2: Server waits, listening for hosts to request an agent.
3: Server accepts connection from host, spawns an agent and sends this to the requesting host.
4: Server accepts an agent returned from a host.
5: Server collects list of files that agent determined need backed up on host.
6: Server creates a file containing the list of all files that need to be backed up on host. This allows the server to get rid of the agent and perform the backup at some later time. It is also a precausion taken incase the server cannot locate the hosts drive.
7: Server copies all files from host which are in the list created in step 6.
8: Server writes all successfully backed up file names to a log file and all file names that couldn't be backed up to another log. In the event some files could not be backed up, these files names are kept in the file mentioned in step 6 so that the backup of these files can be attempted again in the future.

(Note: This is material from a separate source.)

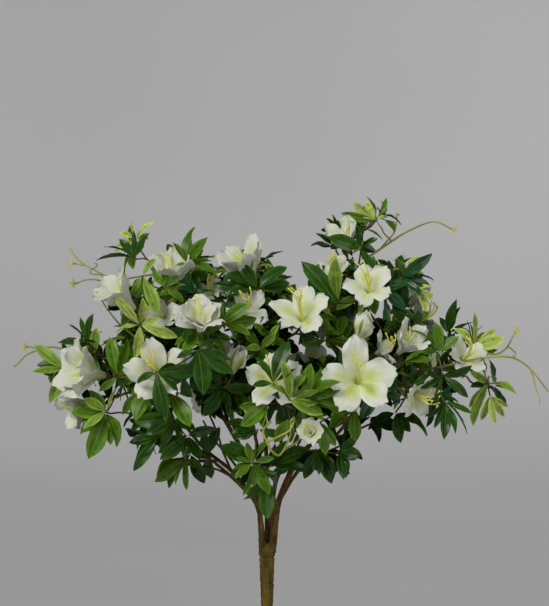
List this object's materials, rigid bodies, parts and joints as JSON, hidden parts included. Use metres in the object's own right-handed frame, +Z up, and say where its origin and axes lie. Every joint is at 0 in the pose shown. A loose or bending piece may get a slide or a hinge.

9: Server archives and compresses all files just backed. The archive is called <host-name>_<current-time-in-milliseconds>.tar.bz2
10: If step 9 completed successfully all temporary files copied to server from host are removed.
------------------------------
8: FLOW OF EXECUTION : HOST
------------------------------
1: Host starts, looks for configuration file and initialises itself.
2: Host makes a request for an agent from the server.
3: Host accepts agent and tells it it's name, when an agent visited it last and what directories it wants the agent to look through (for files modified since it's last visit).
4: Once the agent is complete the host sends it back to the server.
5: Once the server has received the agent the host exits.
------------------------------
9: FLOW OF EXECUTION : AGENT
------------------------------
1: Agent is born on server.
2: Agent is sent to host.
3: Agent is given the hosts name, last backup time and list of directories to search for modified files. Agent is told to begin by host.
4: Agent recursively scans directories on host for files modified since the time of last backup. Any newer files are added to the agents list.
5: Agent is sent back to server.
6: Agent suppies server with list of file names it collected on host.